The time courses of oxy- and deoxy-Hb signals were plotted using the BRainSuite_Analyzer (BRSystems. Inc., Kanagawa, Japan) with low pass filter (<0.1 Hz) to eliminate physiological noises, such as those of the heartbeat, respiration, and quick body movements35,48. Relative changes in oxy-Hb signals were analysed according to a previous report that demonstrated a strong correlation between oxy-Hb NIRS measurements and blood oxygenation level-dependent signals measured using fMRI49. The ALFF and fALFF were analysed using the ALFF/fALFF software (BRSystems Inc.; Brainsuit ALFF; Kanagawa, Japan) according to previous reports8,50. This software first transformed the time series of the NIRS data to a frequency domain using the fast Fourier transform, and the power spectrum was obtained for each channel. Then, the square root was calculated at each frequency of the power spectrum. The ALFF was calculated as the sum of the square root across the low-frequency range (0.01–0.08 Hz), and the value of the ALFF was divided by the square root across the total frequency range between 0 and 0.25 Hz to calculate the fALFF.

Statistics

The ALFF and fALFF were compared between schizophrenia and control groups using the Student’s t-test on the 10 individual channels of NIRS. For the channels where significant changes of the ALFF/fALFF were observed in the schizophrenia group, stepwise multiple regression analysis was conducted to investigate the association between the ALFF/fALFF and clinical variables, including the CRDPSS scores. The ALFF or fALFF was analysed as the dependent variable, and the independent variables were set with clinical variables, such as CRDPSS scores, GAF score, current age, onset age, illness duration, and the chlorpromazine-equivalent antipsychotic dose. The threshold for the significance of p-values was set at 0.005 (0.05/10) by the Bonferroni correction because 10 channel regions were measured in this study. All statistical tests were two-tailed and were conducted using GraphPad Prism 6.0 for Windows version 6.07 (GraphPad Software, Inc., La Jolla, CA, USA) or SPSS version 25.0 (IBM Inc., New York, USA).

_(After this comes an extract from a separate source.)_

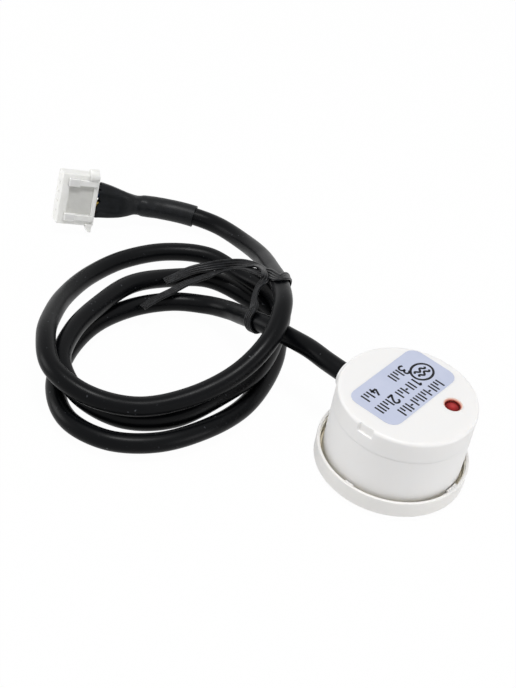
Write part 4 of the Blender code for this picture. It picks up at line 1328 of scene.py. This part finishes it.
@dataclass(frozen=True)
class TopCover:
    """The upper cup: flat top with a rounded edge, two notches, the lamp hole and a spigot."""

    head: HeadSizes
    wall: float = 0.0017
    top: float = 0.0012
    fillet: float = 0.0006
    inner_fillet: float = 0.0003
    flat_edge: float = 0.0008
    notch_width: float = 0.0030
    notch_depth: float = 0.00036
    notch_height: float = 0.0018
    notch_round: float = 0.00014
    notch_margin: float = 0.3
    chamfer: float = 0.0003
    spigot_wall: float = 0.0010
    spigot_middle: float = 0.0107
    spigot_rise: float = 0.0011
    # Half the spigot's opening for the cable, and the radius at which it is that wide
    opening: tuple[float, float] = (0.0021, 0.0108)

    def stations(self) -> list[tuple[float, float]]:
        """Give the angles round the wall with how far each lies in a notch.

        Returns:
            Angle in radians, and 0 for the plain wall to 1 for the notch.
        """
        half = self.notch_width / 2
        edges = [(half + self.notch_round * s, 0.5 - 0.5 * math.sin(s * math.pi / 2)) for s in
                 (-1, -0.7, -0.4, -0.15, 0.15, 0.4, 0.7, 1)]
        turns = {}
        for notch in (90.0, 270.0):
            for reach, share in edges:
                for side in (1, -1):
                    turns[notch + side * math.degrees(math.asin(reach / self.head.radius))] = share
        span = math.degrees(math.asin((half + self.notch_round) / self.head.radius))
        deep = math.degrees(math.asin((half - self.notch_round) / self.head.radius))
        for i in range(self.head.steps):
            angle = 360.0 * i / self.head.steps
            away = abs((angle - 90) % 180)
            away = min(away, 180 - away)
            if away > span + self.notch_margin:
                turns[angle] = 0.0
            elif away < deep - self.notch_margin:
                turns[angle] = 1.0
        return [(math.radians(angle), turns[angle]) for angle in sorted(turns)]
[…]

Exclusion of probe error channels

Within the 10 channels measured using NIRS, those judged to be probe errors by the WOT-100 software were excluded from the analysis for each subject. According to this criterion, ch2 was excluded for two patients; ch3, ch7, and ch9 were excluded for one patient; ch8 was excluded for three patients; and ch10 was excluded for seven patients with schizophrenia. There were no probe errors in the control subjects. Because the number of the probe errors on ch10 was significantly different between the schizophrenia and control groups (Fischer’s exact test; p = 0.008), we eliminated the whole dataset of ch10 from the analysis. Notably, ch4, ch5, and ch6 were intact for all patients with schizophrenia and the control subjects.